Lord Emsworth Acts for the Best
Author | P. G. Wodehouse |
---|---|
Country | United Kingdom |
Language | English |
Genre | Short story |
Publisher | Strand Magazine |
Publication date | June 1926 |
"Lord Emsworth Acts for the Best" is a short story by P. G. Wodehouse, which first appeared in the United Kingdom in the June 1926 Strand Magazine, and in the United States in the 5 June 1926 issue of Liberty. Part of the Blandings Castle canon, it features the absent-minded peer Lord Emsworth, and was included in the collection Blandings Castle and Elsewhere (1935), although the story takes place sometime between the events of Leave it to Psmith (1923) and Summer Lightning (1929).
Plot
Beach, long-serving butler at Blandings, is considering handing in his notice after 18 years, unable to bear the shame of his master Lord Emsworth's rather disreputable new beard. His Lordship himself, unaware of these ructions below stairs, is worried by a telegram from his younger son Freddie, who is back in London from America.
Visiting Freddie, Emsworth learns that the boy has fallen out with his wife Aggie; having written a scenario for Hollywood to impress her, he tried to persuade a prominent starlet to promote it for him; however, he is seen dining with the girl by Jane Yorke, a friend of his wife. Yorke tells Aggie she has seen Freddie with another girl, and she promptly leaves him.

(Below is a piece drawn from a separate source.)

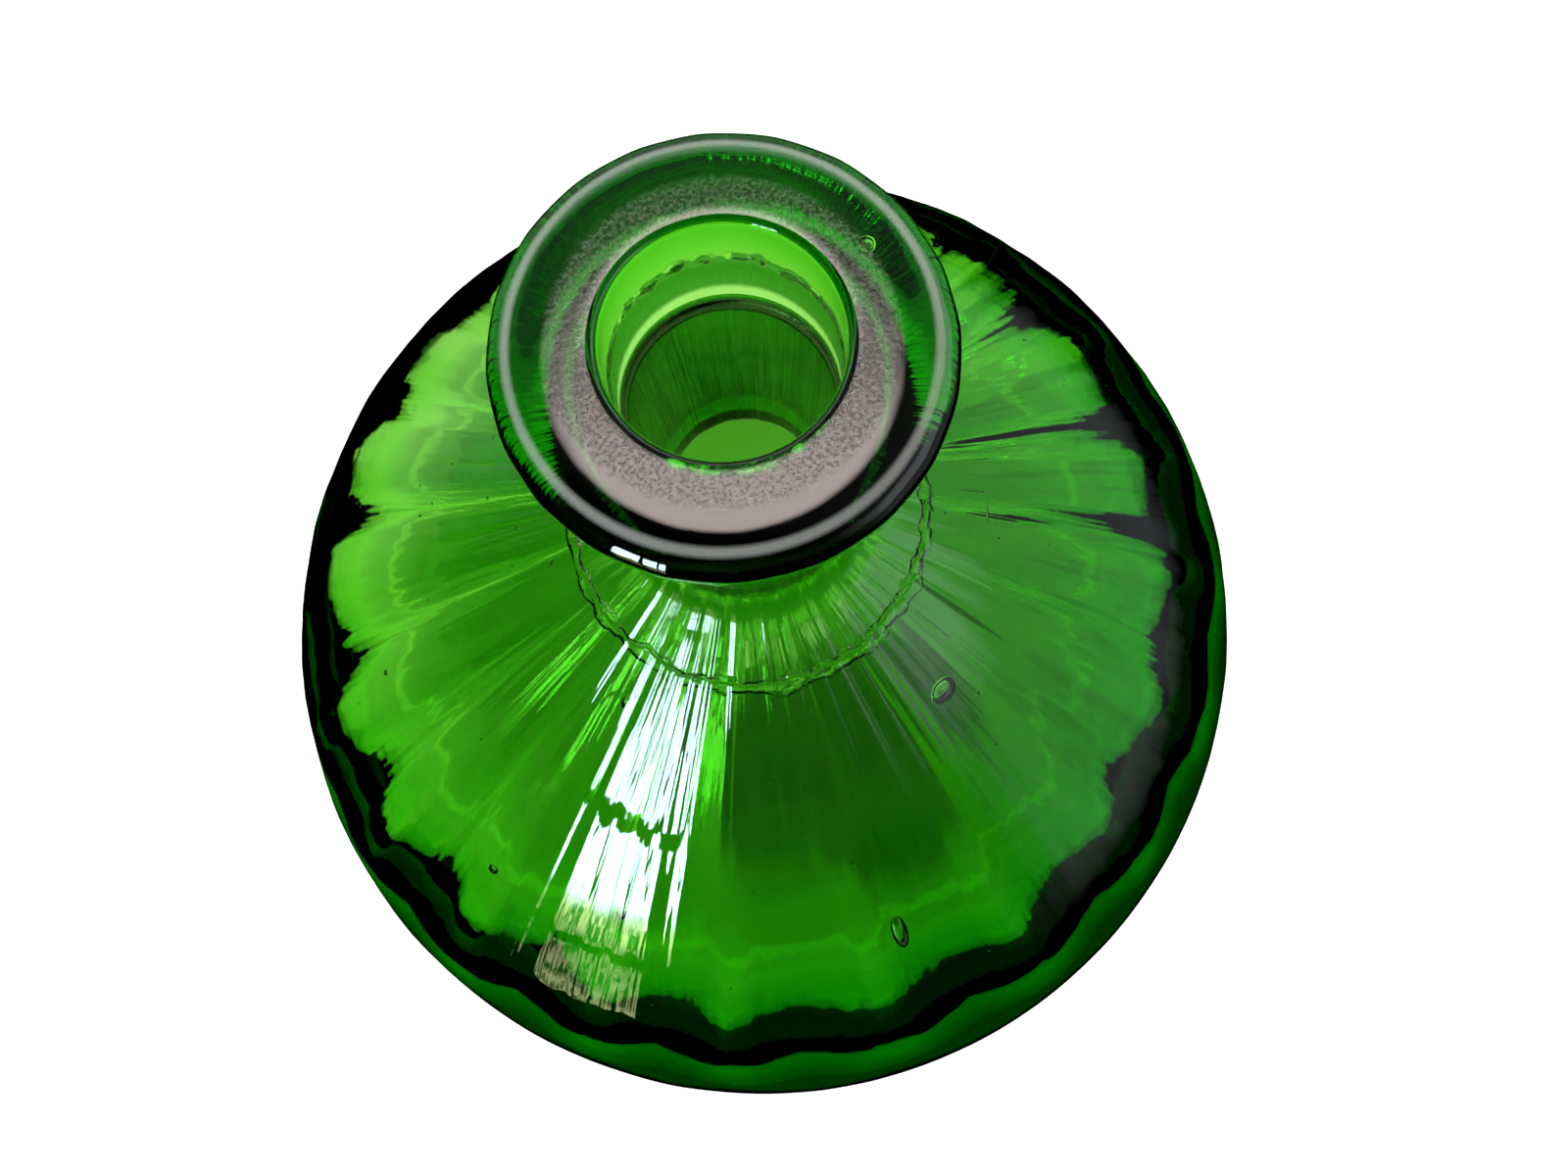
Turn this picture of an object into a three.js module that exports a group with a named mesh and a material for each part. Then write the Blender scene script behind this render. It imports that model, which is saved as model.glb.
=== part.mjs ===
import * as THREE from 'three';

// Optic-ribbed glass flask: a blown body and the lip ring applied to the end of its neck.
// Millimetres, +Z up, origin at the centre of the resting plane.

// Overall
const overallHeight = 126;
const bodyRadius = 75; // at the widest circle, where the outside is plain
const widestHeight = 16;

// Foot: a narrow flat bearing ring round a pushed-up centre
const bearingRadius = 52;
const bearingWidth = 4;
const kickHeight = 5;

// Neck and the tight concave root that joins it to the shoulder
const neckRadius = 12.2;
const neckLength = 23.5;
const rootFlare = 3.3;
const rootDrop = 6.5;
const shoulderSlope = 37 * Math.PI / 180; // nearly straight, then it rounds over into the side

// Applied lip ring
const lipRadius = 17.4;
const lipHeight = 13;
const lipRoundWidth = 3.4;
const lipRoundHeight = 2.4;
const lipUndercut = 0.6; // how far the ring's lower edge stands proud of the neck
const mouthRounding = 0.8;

// Bore, slightly tapered, with a small ledge where the ring meets the neck
const mouthBoreRadius = 9;
const boreLedge = 0.25;
const throatRadius = 7.8;
const throatRise = 4.5; // from the root up to the end of the bore

// Glass thickness: even over the shoulder, heavier at the heel and the foot
const wall = 3.2;
const heelWall = 6.2;
const baseWall = 6;
const cornerWidth = 8.5; // rounding where the cavity's side meets its floor
const cornerHeight = 12;

// Optic ribs: clear inside, fainter on the outside of the shoulder, none on the outermost circle
const ribCount = 20;
const innerRibDepth = 0.8;
const outerRibDepth = 0.35;
const outerRibRise = 25; // height above the widest circle at which the outside ribs are full
const facetsPerRib = 4;

const neckTop = overallHeight - lipHeight;
const neckRoot = neckTop - neckLength;
const rootRadius = neckRadius + rootFlare;
const rootHeight = neckRoot - rootDrop;
const segments = ribCount * facetsPerRib;

const point = (r, z) => new THREE.Vector2(r, z);
const along = (from, angle, length) => point(
  from.x + length * Math.cos(angle),
  from.y + length * Math.sin(angle),
);

// Points of a cubic curve from a to d, without its first point
function curve(a, b, c, d, steps) {
  return new THREE.CubicBezierCurve(a, b, c, d).getPoints(steps).slice(1);
}

// Quarter round from a to d whose corner is at c, without its first point
function round(a, c, d, steps) {
  const pull = 0.5523;
  return curve(a, a.clone().lerp(c, pull), d.clone().lerp(c, pull), d, steps);
}

// A profile spun about Z. inset gives how far a row lies inside its own radius, from the rib
// wave, which is 1 on a crest and 0 in a valley
function spin(profile, inset = () => 0) {
  const geometry = new THREE.LatheGeometry(profile, segments);
  const position = geometry.attributes.position;
  for (let turn = 0; turn <= segments; turn++) {
    const wave = (1 + Math.cos(ribCount * turn / segments * 2 * Math.PI)) / 2;
    for (let row = 0; row < profile.length; row++) {
      const index = turn * profile.length + row;
      const radius = profile[row].x;
      const scale = radius > 0 ? 1 - inset(row, wave) / radius : 1;
      position.setX(index, position.getX(index) * scale);
      position.setZ(index, position.getZ(index) * scale);
    }
  }
  geometry.rotateX(Math.PI / 2);
  geometry.computeVertexNormals();
  return geometry;
}

function glass(name, geometry, tint) {
  const material = new THREE.MeshStandardMaterial({
    color: tint,
    roughness: 0.05,
    transparent: true,
    opacity: 0.6,
  });
  const mesh = new THREE.Mesh(geometry, material);
  mesh.name = name;
  return mesh;
}

// Outer skin of the body, from the axis under the kick to the top of the neck
const kick = point(0, kickHeight);
const ringInner = point(bearingRadius - bearingWidth / 2, 0);
const ringOuter = point(bearingRadius + bearingWidth / 2, 0);
const widest = point(bodyRadius, widestHeight);
const root = point(rootRadius, rootHeight);
const neckFoot = point(neckRadius, neckRoot);
const shoulderRise = rootHeight - widestHeight;
const shoulderRun = bodyRadius - rootRadius;

const underside = [
  kick,
  ...curve(
    kick,
    point(ringInner.x * 0.45, kickHeight),
    point(ringInner.x * 0.8, kickHeight * 0.08),
    ringInner,
    5,
  ),
];
const heel = [ringOuter, ...round(ringOuter, point(bodyRadius, 0), widest, 5)];
const shoulder = [
  ...curve(
    widest,
    point(bodyRadius, widestHeight + shoulderRise * 0.25),
    along(root, -shoulderSlope, shoulderRun * 0.84),
    root,
    9,
  ),
  ...curve(
    root,
    along(root, Math.PI - shoulderSlope, rootFlare * 0.65),
    point(neckRadius, neckRoot - rootDrop * 0.5),
    neckFoot,
    4,
  ),
];

// Inner skin, from the ledge at the top of the neck down to the axis
const ledgeRadius = mouthBoreRadius - boreLedge;
const innerRoot = along(root, -shoulderSlope - Math.PI / 2, wall);
const innerWidest = point(bodyRadius - heelWall, baseWall + cornerHeight);
const throat = point(throatRadius, rootHeight + throatRise);
const innerFloor = point(innerWidest.x - cornerWidth, baseWall);
const innerKick = point(0, kickHeight + baseWall);

const cavity = [
  point(ledgeRadius, neckTop),
  throat,
  ...curve(
    throat,
    point(throatRadius, throat.y - throatRise * 0.7),
    along(innerRoot, Math.PI - shoulderSlope, rootFlare),
    innerRoot,
    4,
  ),
  ...curve(
    innerRoot,
    along(innerRoot, -shoulderSlope, shoulderRun * 0.77),
    point(innerWidest.x, innerWidest.y + shoulderRise * 0.21),
    innerWidest,
    8,
  ),
  ...round(innerWidest, point(innerWidest.x, baseWall), innerFloor, 4),
  ...curve(
    innerFloor,
    point(innerFloor.x * 0.75, baseWall),
    point(innerFloor.x * 0.45, innerKick.y),
    innerKick,
    5,
  ),
];

const bodyProfile = [
  ...underside,
  ...heel,
  ...shoulder,
  point(neckRadius, neckTop),
  ...cavity,
];

// The ribs die out towards the neck and the foot; outside, they also die out at the widest circle
const firstInnerRow = bodyProfile.length - cavity.length;
const ribInset = (row, wave) => {
  const { x: radius, y: height } = bodyProfile[row];
  const ribbedRadius = rootRadius * 2;
  if (row >= firstInnerRow) {
    const inside = THREE.MathUtils.smoothstep(radius, mouthBoreRadius, ribbedRadius);
    return innerRibDepth * inside * wave;
  }
  const fromNeck = THREE.MathUtils.smoothstep(radius, neckRadius, ribbedRadius);
  const overWidest = THREE.MathUtils.smoothstep(height, widestHeight, widestHeight + outerRibRise);
  return outerRibDepth * fromNeck * overWidest * (1 - wave);
};

// Lip ring: flared under the rim, flat on top, with a rounded mouth
const lipFoot = point(neckRadius + lipUndercut, neckTop);
const lipWidest = point(lipRadius, overallHeight - lipRoundHeight);
const lipTopOuter = point(lipRadius - lipRoundWidth, overallHeight);
const lipTopInner = point(mouthBoreRadius + mouthRounding, overallHeight);
const mouthEdge = point(mouthBoreRadius, overallHeight - mouthRounding);

const lipProfile = [
  point(mouthBoreRadius, neckTop),
  lipFoot,
  ...curve(
    lipFoot,
    point(lipFoot.x + lipUndercut, neckTop + lipHeight * 0.35),
    point(lipRadius, lipWidest.y - lipHeight * 0.38),
    lipWidest,
    6,
  ),
  ...round(lipWidest, point(lipRadius, overallHeight), lipTopOuter, 5),
  lipTopInner,
  ...round(lipTopInner, point(mouthBoreRadius, overallHeight), mouthEdge, 3),
  point(mouthBoreRadius, neckTop),
];

const flask = new THREE.Group();
flask.name = 'ribbed_flask';
flask.add(glass('blown_body', spin(bodyProfile, ribInset), 0x2f9e22));
flask.add(glass('applied_lip', spin(lipProfile), 0x27801f));

export default flask;
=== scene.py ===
import math
import random

import bmesh
import bpy
from mathutils import Matrix, Vector, noise
from mathutils.geometry import interpolate_bezier


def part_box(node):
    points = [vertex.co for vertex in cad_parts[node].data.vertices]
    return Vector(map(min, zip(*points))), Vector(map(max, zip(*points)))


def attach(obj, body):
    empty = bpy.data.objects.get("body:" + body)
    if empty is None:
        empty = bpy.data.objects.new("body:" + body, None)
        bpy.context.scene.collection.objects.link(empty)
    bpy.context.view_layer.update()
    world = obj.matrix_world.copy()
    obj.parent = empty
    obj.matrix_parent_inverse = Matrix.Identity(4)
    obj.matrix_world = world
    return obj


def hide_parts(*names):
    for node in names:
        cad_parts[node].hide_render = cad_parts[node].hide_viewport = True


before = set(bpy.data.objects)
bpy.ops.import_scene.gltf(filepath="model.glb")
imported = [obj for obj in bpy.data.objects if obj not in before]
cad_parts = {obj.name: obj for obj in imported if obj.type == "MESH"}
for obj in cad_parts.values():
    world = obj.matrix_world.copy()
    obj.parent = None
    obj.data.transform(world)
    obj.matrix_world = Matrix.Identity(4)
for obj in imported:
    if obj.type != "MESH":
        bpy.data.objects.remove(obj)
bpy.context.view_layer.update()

MM = 0.001
scene = bpy.context.scene

# ------------------------------------------------------------ sizes, from the design, in mm

_, body_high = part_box("blown_body")
_, lip_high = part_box("applied_lip")
BODY_R = body_high[0] / MM
NECK_TOP = body_high[2] / MM
TOP = lip_high[2] / MM
LIP_R = lip_high[0] / MM

WIDEST_Z = 16.0
RING_R, RING_WIDTH = 52.0, 4.0
KICK, BASE_WALL = 5.0, 6.0
NECK_R, NECK_ROOT_Z = 12.2, 89.5
ROOT_R, ROOT_Z = 15.5, 83.0
SLOPE = math.radians(37)
WALL, HEEL_WALL = 3.2, 6.2
CORNER_WIDTH, CORNER_HEIGHT = 8.5, 12.0
MOUTH_R, LEDGE, THROAT_R, THROAT_Z = 9.0, 0.25, 7.8, 87.5
LIP_ROUND_WIDTH, LIP_ROUND_HEIGHT, MOUTH_ROUND = 4.4, 2.4, 0.8  # polished 1 mm wider than designed
RIBS = 20

# What blowing and tooling leave: rib depths, draw lines, an off-centre cavity, a ragged seam, a ring
# from the jacks and a worn line on the lip
INNER_RIB, OUTER_RIB = 0.8, 0.35
HEEL_GAIN = 2.4  # how much deeper, as a share, the inner ribs get where the heel is thickest
DRAW_OUTSIDE, DRAW_INSIDE = 0.20, 0.22
CAVITY_SHIFT, CAVITY_WAY = 3.4, math.radians(118)
SEAM_Z, SEAM_DEPTH, SEAM_WIDTH = 120.4, 0.5, 0.5
JACK_RING_R = 19.4
WORN_R = 15.6
TURN_STEPS = RIBS * 20


# ------------------------------------------------------------ camera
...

Freddie tries to persuade his father to plead with her on his behalf, convinced by his movie knowledge that an appeal from a white-haired old father never fails, but Emsworth refuses. Later, however, realising the danger of Freddie returning to Blandings if his marriage is not patched up, he relents, and pays a call at the lady's hotel.

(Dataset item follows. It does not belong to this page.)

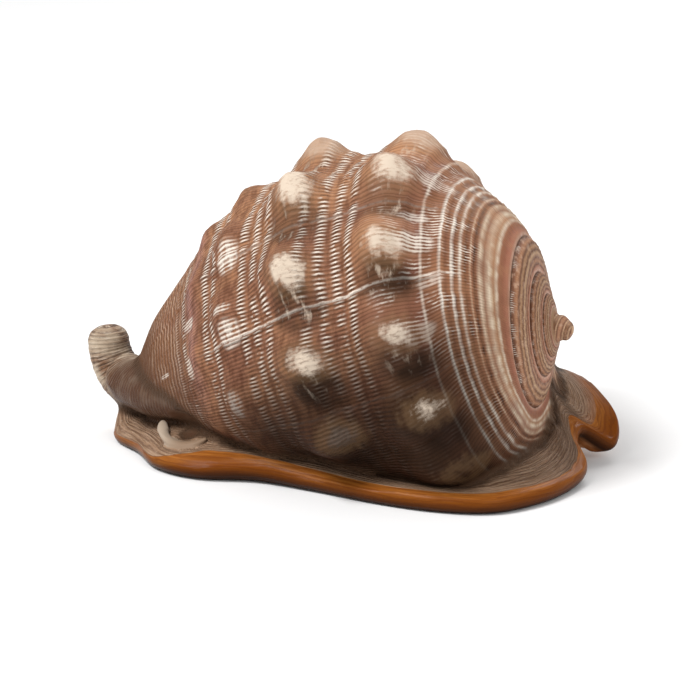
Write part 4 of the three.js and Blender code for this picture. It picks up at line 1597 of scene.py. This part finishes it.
@dataclass
class Studio:
    """Plain floor, soft lights and the camera.

    The camera's lengths are millimetres, and those of the floor and the lights are metres.
    """

    floor_size: float = 4.0
    aim: tuple[float, float, float] = (4.2387, -7.3477, 30.9)
    turn_height: float = 40.0
    light_aim: tuple[float, float, float] = (0.0, 0.0, 0.04)
    shift: float = 0.006
    azimuth: float = math.radians(20)
    elevation: float = math.radians(15)
    distance: float = 850.0
    lens: float = 153.0

    def build(self) -> None:
        """Makes the floor, the lights, the world and the camera."""
        self.add_floor()
        self.add_world()
        self.add_light("key", (-0.5, -0.55, 1.1), 0.45, 15.0)
        self.add_light("side", (0.9, -0.6, 0.7), 0.5, 3.0)
        self.add_light("back", (0.0, 0.9, 0.9), 0.6, 5.0)
        self.add_camera()
        bpy.context.scene.view_settings.view_transform = "Standard"

    def add_floor(self) -> None:
        """Lays the plain pale floor."""
        deselect_all()
        bpy.ops.mesh.primitive_plane_add(size=self.floor_size, location=(0, 0, 0))
        floor = bpy.context.object
        floor.name = "floor"
        material = bpy.data.materials.new("floor")
        material.use_nodes = True
        shader = material.node_tree.nodes["Principled BSDF"]
        shader.inputs["Base Color"].default_value = (0.88, 0.88, 0.88, 1)
        shader.inputs["Roughness"].default_value = 0.9
        floor.data.materials.append(material)

    def add_world(self) -> None:
        """Sets the soft light from all round."""
        world = bpy.data.worlds.new("studio")
        world.use_nodes = True
        sky = world.node_tree.nodes["Background"]
        sky.inputs["Color"].default_value = (1, 1, 1, 1)
        sky.inputs["Strength"].default_value = 0.5
        bpy.context.scene.world = world

    def add_light(self, name: str, place: tuple[float, float, float], size: float, power: float) -> None:
        """Hangs a soft light that looks at the shell."""
        data = bpy.data.lights.new(name, "AREA")
        data.size = size
        data.energy = power
        lamp = bpy.data.objects.new(name, data)
        lamp.location = place
        lamp.rotation_euler = (Vector(self.light_aim) - Vector(place)).to_track_quat("-Z", "Y").to_euler()
        bpy.context.scene.collection.objects.link(lamp)

    def add_camera(self) -> None:
        """Sets up the camera at the photograph's viewing angle."""
        back = Vector(
            (
                math.sin(self.azimuth) * math.cos(self.elevation),
                -math.cos(self.azimuth) * math.cos(self.elevation),
                math.sin(self.elevation),
            )
        )
        aim = Vector(self.aim) * MILLIMETRE
        turned_about = Vector((*self.aim[:2], self.turn_height)) * MILLIMETRE
        data = bpy.data.cameras.new("camera")
        data.lens = self.lens
        data.sensor_width = 36
        data.clip_start = 0.01
        data.shift_x = self.shift
        camera = bpy.data.objects.new("camera", data)
        camera.location = turned_about + back * self.distance * MILLIMETRE
        camera.rotation_euler = (aim - camera.location).to_track_quat("-Z", "Y").to_euler()
        bpy.context.scene.collection.objects.link(camera)
        bpy.context.scene.camera = camera


def main() -> None:
    """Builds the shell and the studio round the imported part."""
    logging.basicConfig(level=logging.INFO, format="%(name)s: %(message)s")
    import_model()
    shell = HelmetShell().build()
    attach(shell, "root")
    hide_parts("shell")
    triangles = sum(len(face.vertices) - 2 for face in shell.data.polygons)
    LOG.info("%s: %d triangles", shell.name, triangles)
    Studio().build()
    bpy.context.view_layer.update()


if __name__ == "__main__":
    main()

Finding the door to her room open, he potters vaguely in, and is chased into the bedroom by a small yapping dog, only to find she is in the bath. Her friend Jane Yorke holds him up with a gun, believing him to be a burglar, and while he is trying to explain himself, and Freddie, Freddie himself enters disguised as an old man with a white beard.
Seeing a cable from Hollywood accepting his scenario, Aggie believes Freddie's story and forgives him, to Jane's disgust. Jane is ejected, and Emsworth, on hearing that he looks like Freddie in his false beard, decides to shave off his own, much to Beach's relief.
Television
The story was adapted for television by the BBC, broadcast in March 1967 as the fourth of six half-hour episodes. They starred Ralph Richardson as Lord Emsworth and Stanley Holloway as Beach. Unfortunately the master tapes of all but the first part were wiped, and no known copies of this episode exist.
See also
The story lends its title to a complete collection of Wodehouse's Blandings shorts, published by Penguin in 1992, with an introduction by Frank Muir (part of the Penguin Twentieth Century Classics series, ISBN 0-14-118574-0).